_Data segment:_

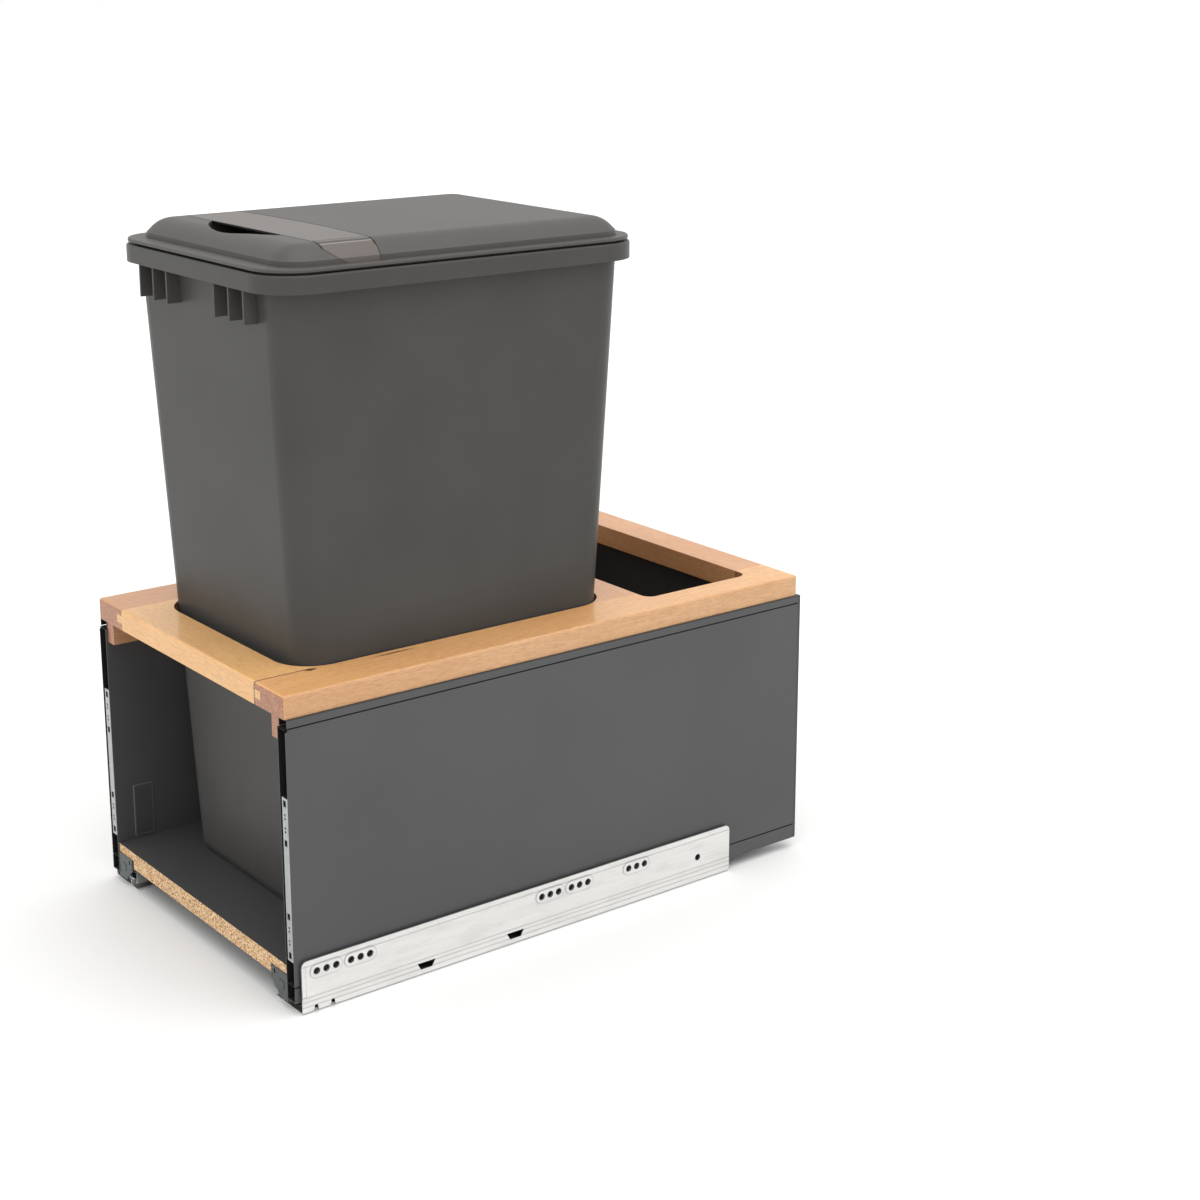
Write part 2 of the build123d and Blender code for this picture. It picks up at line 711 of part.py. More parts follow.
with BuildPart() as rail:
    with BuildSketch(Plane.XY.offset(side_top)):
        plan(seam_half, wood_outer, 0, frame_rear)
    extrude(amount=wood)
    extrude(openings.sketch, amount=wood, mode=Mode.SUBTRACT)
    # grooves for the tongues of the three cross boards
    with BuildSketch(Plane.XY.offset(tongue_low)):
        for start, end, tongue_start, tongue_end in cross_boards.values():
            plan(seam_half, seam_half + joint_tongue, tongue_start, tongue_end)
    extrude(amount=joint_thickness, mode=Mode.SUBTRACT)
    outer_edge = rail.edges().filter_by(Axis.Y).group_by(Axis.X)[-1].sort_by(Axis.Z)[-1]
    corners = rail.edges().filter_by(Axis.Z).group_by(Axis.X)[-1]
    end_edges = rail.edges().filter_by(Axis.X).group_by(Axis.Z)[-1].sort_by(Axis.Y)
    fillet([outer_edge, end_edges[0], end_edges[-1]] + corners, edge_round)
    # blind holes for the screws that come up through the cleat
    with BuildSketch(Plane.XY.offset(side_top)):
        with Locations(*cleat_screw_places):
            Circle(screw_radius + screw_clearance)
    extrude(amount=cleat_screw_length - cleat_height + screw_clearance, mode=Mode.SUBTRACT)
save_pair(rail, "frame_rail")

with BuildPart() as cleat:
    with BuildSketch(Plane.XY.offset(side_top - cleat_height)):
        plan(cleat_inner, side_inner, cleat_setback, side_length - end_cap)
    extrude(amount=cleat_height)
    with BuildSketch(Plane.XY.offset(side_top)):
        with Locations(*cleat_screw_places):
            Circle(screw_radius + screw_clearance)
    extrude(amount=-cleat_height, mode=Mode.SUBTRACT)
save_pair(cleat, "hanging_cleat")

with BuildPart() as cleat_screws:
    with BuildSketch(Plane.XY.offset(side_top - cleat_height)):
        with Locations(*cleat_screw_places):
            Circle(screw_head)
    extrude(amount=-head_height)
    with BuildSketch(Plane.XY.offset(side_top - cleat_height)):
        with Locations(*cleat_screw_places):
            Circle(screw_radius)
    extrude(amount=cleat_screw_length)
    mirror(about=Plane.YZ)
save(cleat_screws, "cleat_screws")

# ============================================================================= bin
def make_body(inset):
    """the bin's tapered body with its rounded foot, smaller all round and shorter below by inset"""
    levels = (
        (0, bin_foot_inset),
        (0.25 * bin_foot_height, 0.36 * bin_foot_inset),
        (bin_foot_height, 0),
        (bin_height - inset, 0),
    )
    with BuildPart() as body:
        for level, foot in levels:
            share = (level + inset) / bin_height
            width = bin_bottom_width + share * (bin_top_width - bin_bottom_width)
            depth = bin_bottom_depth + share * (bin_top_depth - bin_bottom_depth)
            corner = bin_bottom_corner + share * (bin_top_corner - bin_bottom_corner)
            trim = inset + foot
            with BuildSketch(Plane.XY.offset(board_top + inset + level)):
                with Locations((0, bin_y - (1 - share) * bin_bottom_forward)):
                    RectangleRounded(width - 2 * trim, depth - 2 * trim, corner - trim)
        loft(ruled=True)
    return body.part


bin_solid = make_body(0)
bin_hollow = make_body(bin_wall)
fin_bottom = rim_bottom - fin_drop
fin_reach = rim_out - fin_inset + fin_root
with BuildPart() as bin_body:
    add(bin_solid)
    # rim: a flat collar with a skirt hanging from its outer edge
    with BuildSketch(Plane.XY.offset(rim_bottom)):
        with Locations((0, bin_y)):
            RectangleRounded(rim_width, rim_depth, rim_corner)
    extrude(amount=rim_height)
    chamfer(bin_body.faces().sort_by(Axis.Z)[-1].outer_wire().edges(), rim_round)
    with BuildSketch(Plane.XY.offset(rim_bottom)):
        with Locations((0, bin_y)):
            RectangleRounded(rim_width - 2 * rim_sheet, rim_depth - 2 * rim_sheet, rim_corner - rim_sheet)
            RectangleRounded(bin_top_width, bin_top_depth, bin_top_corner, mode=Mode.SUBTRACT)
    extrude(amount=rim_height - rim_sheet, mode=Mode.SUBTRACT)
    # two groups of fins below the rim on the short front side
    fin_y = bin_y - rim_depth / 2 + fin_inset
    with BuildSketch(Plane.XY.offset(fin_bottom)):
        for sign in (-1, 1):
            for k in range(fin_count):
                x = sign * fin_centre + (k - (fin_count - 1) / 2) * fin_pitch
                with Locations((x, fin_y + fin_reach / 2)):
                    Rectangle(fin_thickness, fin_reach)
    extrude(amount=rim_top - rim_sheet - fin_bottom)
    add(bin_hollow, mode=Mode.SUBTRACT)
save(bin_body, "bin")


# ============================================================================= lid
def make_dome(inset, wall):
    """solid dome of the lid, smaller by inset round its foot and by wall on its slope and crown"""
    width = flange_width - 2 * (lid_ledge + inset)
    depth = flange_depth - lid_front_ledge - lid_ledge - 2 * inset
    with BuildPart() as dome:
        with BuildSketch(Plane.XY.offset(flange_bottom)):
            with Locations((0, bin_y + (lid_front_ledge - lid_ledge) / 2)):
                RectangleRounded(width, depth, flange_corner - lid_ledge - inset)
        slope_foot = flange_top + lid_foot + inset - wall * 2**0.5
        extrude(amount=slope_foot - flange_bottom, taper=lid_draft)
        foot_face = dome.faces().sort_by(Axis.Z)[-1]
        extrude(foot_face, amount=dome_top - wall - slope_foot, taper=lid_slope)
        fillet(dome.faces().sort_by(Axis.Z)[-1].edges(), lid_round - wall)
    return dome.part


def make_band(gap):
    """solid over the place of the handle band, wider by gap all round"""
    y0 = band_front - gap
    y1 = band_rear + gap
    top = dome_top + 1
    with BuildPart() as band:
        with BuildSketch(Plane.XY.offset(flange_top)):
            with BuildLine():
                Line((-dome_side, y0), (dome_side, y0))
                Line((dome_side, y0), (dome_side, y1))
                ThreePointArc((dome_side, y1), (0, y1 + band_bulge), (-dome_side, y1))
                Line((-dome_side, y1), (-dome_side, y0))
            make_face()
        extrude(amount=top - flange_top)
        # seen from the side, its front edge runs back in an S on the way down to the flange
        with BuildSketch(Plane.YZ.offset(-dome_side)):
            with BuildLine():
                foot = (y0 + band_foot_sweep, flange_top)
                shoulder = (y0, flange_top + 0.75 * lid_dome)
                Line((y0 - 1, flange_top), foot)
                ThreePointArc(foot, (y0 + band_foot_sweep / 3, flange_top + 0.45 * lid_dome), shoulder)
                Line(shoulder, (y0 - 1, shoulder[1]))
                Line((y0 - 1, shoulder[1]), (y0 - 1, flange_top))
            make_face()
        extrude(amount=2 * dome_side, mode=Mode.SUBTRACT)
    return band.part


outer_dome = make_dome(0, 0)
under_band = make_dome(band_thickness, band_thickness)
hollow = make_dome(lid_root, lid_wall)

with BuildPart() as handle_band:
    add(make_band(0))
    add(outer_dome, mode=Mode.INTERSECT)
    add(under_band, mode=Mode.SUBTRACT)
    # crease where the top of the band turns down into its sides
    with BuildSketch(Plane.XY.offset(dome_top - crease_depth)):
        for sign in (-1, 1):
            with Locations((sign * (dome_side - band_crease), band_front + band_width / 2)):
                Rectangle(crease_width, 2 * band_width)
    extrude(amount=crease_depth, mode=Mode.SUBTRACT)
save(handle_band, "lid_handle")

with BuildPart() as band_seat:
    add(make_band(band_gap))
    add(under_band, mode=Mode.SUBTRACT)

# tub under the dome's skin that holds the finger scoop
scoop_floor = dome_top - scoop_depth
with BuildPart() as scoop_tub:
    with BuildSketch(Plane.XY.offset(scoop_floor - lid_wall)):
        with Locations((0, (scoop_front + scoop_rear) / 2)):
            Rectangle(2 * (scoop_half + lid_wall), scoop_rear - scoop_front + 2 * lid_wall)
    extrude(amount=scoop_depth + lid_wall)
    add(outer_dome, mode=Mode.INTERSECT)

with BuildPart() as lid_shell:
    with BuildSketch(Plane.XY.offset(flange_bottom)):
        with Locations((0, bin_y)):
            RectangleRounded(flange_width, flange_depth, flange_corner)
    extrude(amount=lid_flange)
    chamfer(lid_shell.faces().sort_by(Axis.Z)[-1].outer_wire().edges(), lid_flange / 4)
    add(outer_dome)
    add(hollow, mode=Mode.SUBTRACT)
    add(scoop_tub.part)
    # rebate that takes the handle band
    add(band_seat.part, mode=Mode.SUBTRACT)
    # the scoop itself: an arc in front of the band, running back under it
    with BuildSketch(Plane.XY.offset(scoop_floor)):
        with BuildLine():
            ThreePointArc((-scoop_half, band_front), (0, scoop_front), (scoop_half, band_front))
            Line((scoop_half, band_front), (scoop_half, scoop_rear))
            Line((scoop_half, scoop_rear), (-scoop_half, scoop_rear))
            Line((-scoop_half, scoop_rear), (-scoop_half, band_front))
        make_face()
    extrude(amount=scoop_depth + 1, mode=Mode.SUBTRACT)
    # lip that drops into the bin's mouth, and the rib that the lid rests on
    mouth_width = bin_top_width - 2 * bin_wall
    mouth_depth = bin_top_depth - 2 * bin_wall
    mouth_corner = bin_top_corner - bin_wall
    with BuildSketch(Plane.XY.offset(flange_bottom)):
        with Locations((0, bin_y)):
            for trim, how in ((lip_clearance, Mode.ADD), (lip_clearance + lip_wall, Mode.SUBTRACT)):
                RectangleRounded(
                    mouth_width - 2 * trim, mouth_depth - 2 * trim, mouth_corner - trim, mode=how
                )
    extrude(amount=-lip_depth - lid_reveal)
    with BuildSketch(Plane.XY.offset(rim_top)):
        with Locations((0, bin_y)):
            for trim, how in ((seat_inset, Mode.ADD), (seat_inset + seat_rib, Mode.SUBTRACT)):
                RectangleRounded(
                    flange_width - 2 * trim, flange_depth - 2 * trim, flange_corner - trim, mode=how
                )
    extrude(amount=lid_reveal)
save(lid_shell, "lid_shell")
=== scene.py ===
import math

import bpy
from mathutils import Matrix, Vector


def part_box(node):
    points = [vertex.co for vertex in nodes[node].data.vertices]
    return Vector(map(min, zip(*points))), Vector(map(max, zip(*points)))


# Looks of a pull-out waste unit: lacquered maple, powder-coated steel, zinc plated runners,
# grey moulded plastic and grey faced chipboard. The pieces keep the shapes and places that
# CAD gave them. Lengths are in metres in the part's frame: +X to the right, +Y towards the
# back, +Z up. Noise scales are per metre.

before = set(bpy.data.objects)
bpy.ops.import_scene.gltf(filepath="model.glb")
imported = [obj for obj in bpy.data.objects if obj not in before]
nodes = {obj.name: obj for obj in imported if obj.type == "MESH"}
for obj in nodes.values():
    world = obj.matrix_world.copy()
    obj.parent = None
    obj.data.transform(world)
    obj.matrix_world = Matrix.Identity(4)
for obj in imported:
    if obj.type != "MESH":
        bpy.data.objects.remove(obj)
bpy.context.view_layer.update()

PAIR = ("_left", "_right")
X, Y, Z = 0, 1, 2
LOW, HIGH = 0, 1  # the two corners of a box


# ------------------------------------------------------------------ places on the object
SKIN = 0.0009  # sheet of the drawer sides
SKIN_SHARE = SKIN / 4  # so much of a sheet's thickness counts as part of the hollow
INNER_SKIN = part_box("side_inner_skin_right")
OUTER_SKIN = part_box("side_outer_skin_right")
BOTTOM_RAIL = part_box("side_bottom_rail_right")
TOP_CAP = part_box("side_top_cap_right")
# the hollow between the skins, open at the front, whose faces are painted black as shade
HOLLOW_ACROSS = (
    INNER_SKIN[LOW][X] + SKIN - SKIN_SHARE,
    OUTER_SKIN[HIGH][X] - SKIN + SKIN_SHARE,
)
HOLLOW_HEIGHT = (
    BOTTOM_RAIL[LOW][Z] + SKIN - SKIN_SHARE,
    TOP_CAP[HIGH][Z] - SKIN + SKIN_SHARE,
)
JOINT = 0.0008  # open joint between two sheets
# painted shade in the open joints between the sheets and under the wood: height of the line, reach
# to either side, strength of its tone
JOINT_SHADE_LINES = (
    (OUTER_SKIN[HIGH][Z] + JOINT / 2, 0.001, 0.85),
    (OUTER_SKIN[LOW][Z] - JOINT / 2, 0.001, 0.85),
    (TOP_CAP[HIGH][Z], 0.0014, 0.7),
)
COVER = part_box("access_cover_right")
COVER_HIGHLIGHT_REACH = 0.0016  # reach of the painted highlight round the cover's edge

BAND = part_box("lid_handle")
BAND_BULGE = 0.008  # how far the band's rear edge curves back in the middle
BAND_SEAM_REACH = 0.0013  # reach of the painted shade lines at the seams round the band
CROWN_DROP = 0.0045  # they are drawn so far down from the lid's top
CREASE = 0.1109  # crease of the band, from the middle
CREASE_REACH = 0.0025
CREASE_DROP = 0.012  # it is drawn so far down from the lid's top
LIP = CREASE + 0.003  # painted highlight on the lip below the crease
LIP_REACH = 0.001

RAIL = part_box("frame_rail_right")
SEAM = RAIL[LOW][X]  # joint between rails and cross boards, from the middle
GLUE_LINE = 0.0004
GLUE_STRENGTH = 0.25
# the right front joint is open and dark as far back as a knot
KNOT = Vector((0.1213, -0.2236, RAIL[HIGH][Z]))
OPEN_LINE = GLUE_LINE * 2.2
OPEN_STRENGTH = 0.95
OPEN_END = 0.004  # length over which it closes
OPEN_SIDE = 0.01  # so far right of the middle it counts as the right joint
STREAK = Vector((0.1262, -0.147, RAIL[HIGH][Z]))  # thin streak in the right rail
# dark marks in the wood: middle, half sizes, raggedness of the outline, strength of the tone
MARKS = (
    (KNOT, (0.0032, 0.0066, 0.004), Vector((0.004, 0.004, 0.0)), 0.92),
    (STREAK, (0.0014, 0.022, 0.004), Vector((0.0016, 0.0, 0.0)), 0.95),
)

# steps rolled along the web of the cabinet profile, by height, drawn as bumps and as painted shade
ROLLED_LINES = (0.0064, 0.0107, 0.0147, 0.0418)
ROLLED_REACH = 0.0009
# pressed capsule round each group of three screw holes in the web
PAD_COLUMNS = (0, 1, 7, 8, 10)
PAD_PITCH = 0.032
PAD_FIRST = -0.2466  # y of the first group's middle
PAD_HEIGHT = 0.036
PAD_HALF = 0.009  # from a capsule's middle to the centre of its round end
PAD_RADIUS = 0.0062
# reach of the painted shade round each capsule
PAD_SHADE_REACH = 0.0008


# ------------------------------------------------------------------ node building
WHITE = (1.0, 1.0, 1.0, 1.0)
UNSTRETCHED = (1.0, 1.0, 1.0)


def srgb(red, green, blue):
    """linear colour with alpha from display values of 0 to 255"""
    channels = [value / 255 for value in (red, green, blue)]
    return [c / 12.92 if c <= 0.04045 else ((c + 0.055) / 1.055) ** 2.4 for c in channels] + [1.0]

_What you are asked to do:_
This exercise asks for the lines from the line with "mouth_depth = bin_top_depth" to the line with "bpy.context.view_layer.update()", both lines included, set down exactly and with nothing else.

_Right answer:_
    mouth_depth = bin_top_depth - 2 * bin_wall
    mouth_corner = bin_top_corner - bin_wall
    with BuildSketch(Plane.XY.offset(flange_bottom)):
        with Locations((0, bin_y)):
            for trim, how in ((lip_clearance, Mode.ADD), (lip_clearance + lip_wall, Mode.SUBTRACT)):
                RectangleRounded(
                    mouth_width - 2 * trim, mouth_depth - 2 * trim, mouth_corner - trim, mode=how
                )
    extrude(amount=-lip_depth - lid_reveal)
    with BuildSketch(Plane.XY.offset(rim_top)):
        with Locations((0, bin_y)):
            for trim, how in ((seat_inset, Mode.ADD), (seat_inset + seat_rib, Mode.SUBTRACT)):
                RectangleRounded(
                    flange_width - 2 * trim, flange_depth - 2 * trim, flange_corner - trim, mode=how
                )
    extrude(amount=lid_reveal)
save(lid_shell, "lid_shell")
=== scene.py ===
import math

import bpy
from mathutils import Matrix, Vector


def part_box(node):
    points = [vertex.co for vertex in nodes[node].data.vertices]
    return Vector(map(min, zip(*points))), Vector(map(max, zip(*points)))


# Looks of a pull-out waste unit: lacquered maple, powder-coated steel, zinc plated runners,
# grey moulded plastic and grey faced chipboard. The pieces keep the shapes and places that
# CAD gave them. Lengths are in metres in the part's frame: +X to the right, +Y towards the
# back, +Z up. Noise scales are per metre.

before = set(bpy.data.objects)
bpy.ops.import_scene.gltf(filepath="model.glb")
imported = [obj for obj in bpy.data.objects if obj not in before]
nodes = {obj.name: obj for obj in imported if obj.type == "MESH"}
for obj in nodes.values():
    world = obj.matrix_world.copy()
    obj.parent = None
    obj.data.transform(world)
    obj.matrix_world = Matrix.Identity(4)
for obj in imported:
    if obj.type != "MESH":
        bpy.data.objects.remove(obj)
bpy.context.view_layer.update()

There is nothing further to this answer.